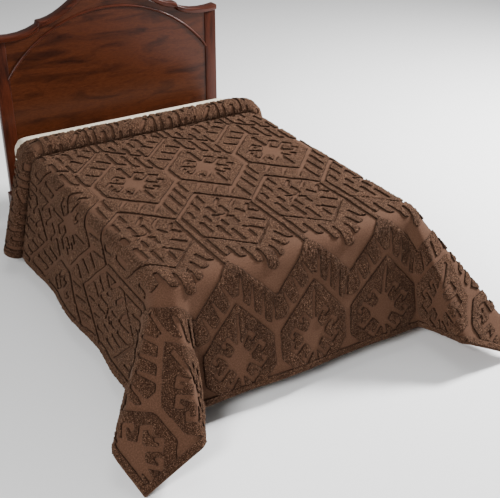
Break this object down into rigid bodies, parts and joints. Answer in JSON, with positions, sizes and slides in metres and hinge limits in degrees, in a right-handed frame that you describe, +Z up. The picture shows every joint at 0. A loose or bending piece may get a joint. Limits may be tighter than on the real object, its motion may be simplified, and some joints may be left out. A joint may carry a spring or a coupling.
{
  "type": "chenille bedspread on a plain bed",
  "caption": "Tufted chenille bedspread with a geometric medallion pattern, rolled back at the head and draped to near the floor over a plain double bed with a shaped wooden headboard.",
  "frame": {"origin": "on the floor below the middle of the mattress, in the middle of the flat bottom of the middle leg", "axes": "+Z up, +Y along the bed to the head, +X to the right as seen from the foot"},
  "size_m": [1.9979, 2.5095, 1.405],
  "materials": {
    "brown chenille": "short cut pile, matt",
    "cream sheet": "matt cotton",
    "mahogany": "satin varnish"
  },
  "bodies": {
    "root": {"bedspread": "brown chenille", "mattress": "cream sheet", "foundation": "cream sheet", "headboard_panel": "mahogany", "headboard_cap": "mahogany", "headboard_post_left": "mahogany", "headboard_post_right": "mahogany", "rail_left": "mahogany", "rail_right": "mahogany", "rail_foot": "mahogany", "slat_1": "mahogany", "slat_2": "mahogany", "slat_3": "mahogany", "slat_4": "mahogany", "middle_beam": "mahogany", "middle_leg": "mahogany", "foot_leg_left": "mahogany", "foot_leg_right": "mahogany"}
  },
  "joints": []
}
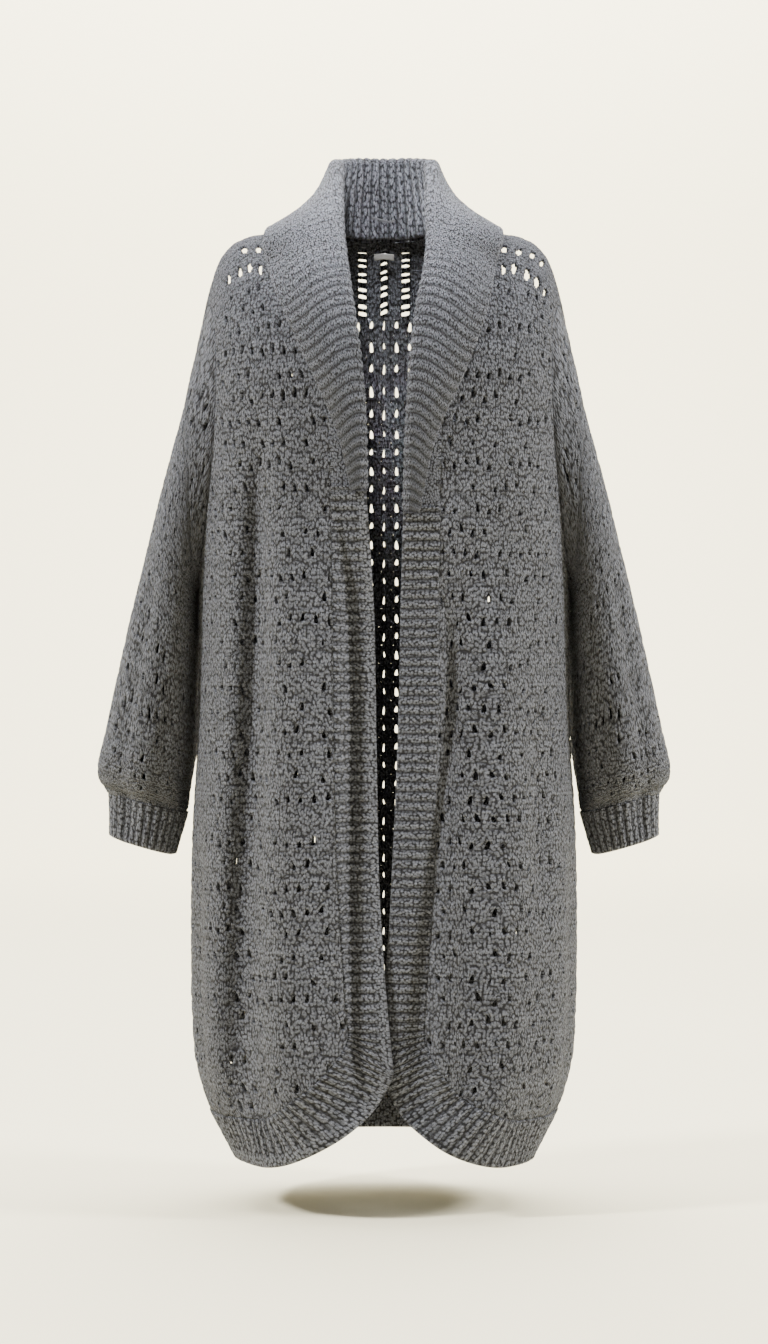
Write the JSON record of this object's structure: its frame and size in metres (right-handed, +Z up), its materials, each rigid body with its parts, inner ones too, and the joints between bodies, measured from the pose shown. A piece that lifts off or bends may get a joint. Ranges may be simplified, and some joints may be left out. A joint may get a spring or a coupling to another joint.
{
  "type": "crochet cardigan",
  "caption": "Long open crochet cardigan with dropped shoulders, full sleeves gathered into ribbed cuffs, a turned shawl collar, ribbed bands and a rounded hem.",
  "frame": {"origin": "base of the neck, midway between the shoulders, where the wearer's shoulders hold the garment up", "axes": "+Z up, the open front faces -Y, +X to the viewer's right"},
  "size_m": [0.6408, 0.3381, 1.1317],
  "materials": {
    "crochet": "matte marled grey crochet",
    "ribbing": "matte marled grey rib",
    "tape": "matte dark grey",
    "label": "woven grey, blank"
  },
  "bodies": {
    "root": {"back": "crochet", "front_left": "crochet", "front_right": "crochet", "sleeve_left_front": "crochet", "sleeve_left_back": "crochet", "sleeve_right_front": "crochet", "sleeve_right_back": "crochet", "cuff_left": "ribbing", "cuff_right": "ribbing", "collar": "ribbing", "band_left": "ribbing", "band_right": "ribbing", "hem_back": "ribbing", "label": "label", "hanger_loop": "tape"}
  },
  "joints": []
}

WRITTEN INSTRUCTION
Produce an exact copy of every entry above.

IN RESPONSE
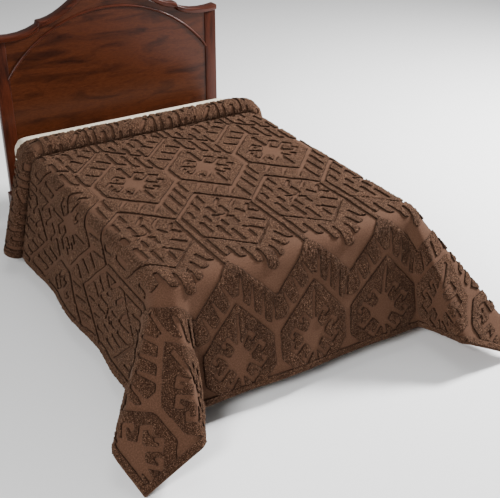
Break this object down into rigid bodies, parts and joints. Answer in JSON, with positions, sizes and slides in metres and hinge limits in degrees, in a right-handed frame that you describe, +Z up. The picture shows every joint at 0. A loose or bending piece may get a joint. Limits may be tighter than on the real object, its motion may be simplified, and some joints may be left out. A joint may carry a spring or a coupling.
{
  "type": "chenille bedspread on a plain bed",
  "caption": "Tufted chenille bedspread with a geometric medallion pattern, rolled back at the head and draped to near the floor over a plain double bed with a shaped wooden headboard.",
  "frame": {"origin": "on the floor below the middle of the mattress, in the middle of the flat bottom of the middle leg", "axes": "+Z up, +Y along the bed to the head, +X to the right as seen from the foot"},
  "size_m": [1.9979, 2.5095, 1.405],
  "materials": {
    "brown chenille": "short cut pile, matt",
    "cream sheet": "matt cotton",
    "mahogany": "satin varnish"
  },
  "bodies": {
    "root": {"bedspread": "brown chenille", "mattress": "cream sheet", "foundation": "cream sheet", "headboard_panel": "mahogany", "headboard_cap": "mahogany", "headboard_post_left": "mahogany", "headboard_post_right": "mahogany", "rail_left": "mahogany", "rail_right": "mahogany", "rail_foot": "mahogany", "slat_1": "mahogany", "slat_2": "mahogany", "slat_3": "mahogany", "slat_4": "mahogany", "middle_beam": "mahogany", "middle_leg": "mahogany", "foot_leg_left": "mahogany", "foot_leg_right": "mahogany"}
  },
  "joints": []
}
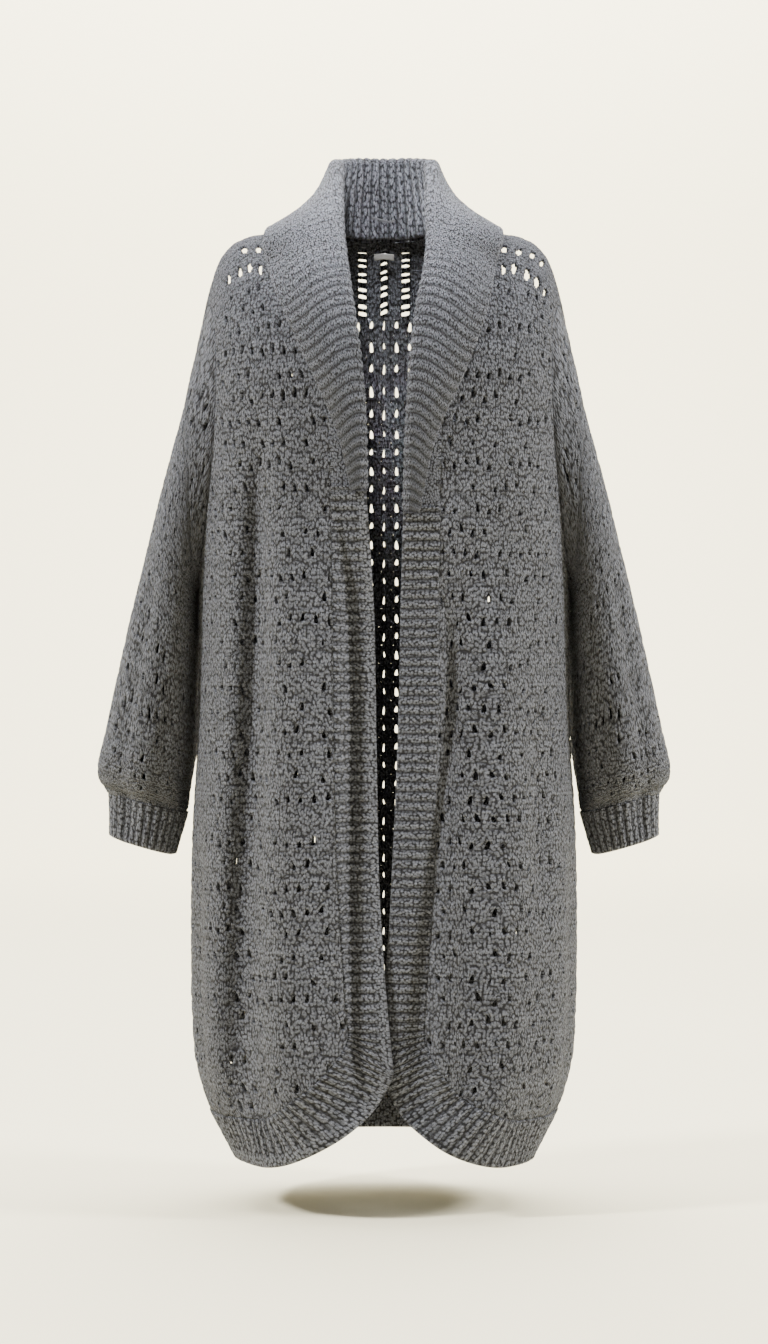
Write the JSON record of this object's structure: its frame and size in metres (right-handed, +Z up), its materials, each rigid body with its parts, inner ones too, and the joints between bodies, measured from the pose shown. A piece that lifts off or bends may get a joint. Ranges may be simplified, and some joints may be left out. A joint may get a spring or a coupling to another joint.
{
  "type": "crochet cardigan",
  "caption": "Long open crochet cardigan with dropped shoulders, full sleeves gathered into ribbed cuffs, a turned shawl collar, ribbed bands and a rounded hem.",
  "frame": {"origin": "base of the neck, midway between the shoulders, where the wearer's shoulders hold the garment up", "axes": "+Z up, the open front faces -Y, +X to the viewer's right"},
  "size_m": [0.6408, 0.3381, 1.1317],
  "materials": {
    "crochet": "matte marled grey crochet",
    "ribbing": "matte marled grey rib",
    "tape": "matte dark grey",
    "label": "woven grey, blank"
  },
  "bodies": {
    "root": {"back": "crochet", "front_left": "crochet", "front_right": "crochet", "sleeve_left_front": "crochet", "sleeve_left_back": "crochet", "sleeve_right_front": "crochet", "sleeve_right_back": "crochet", "cuff_left": "ribbing", "cuff_right": "ribbing", "collar": "ribbing", "band_left": "ribbing", "band_right": "ribbing", "hem_back": "ribbing", "label": "label", "hanger_loop": "tape"}
  },
  "joints": []
}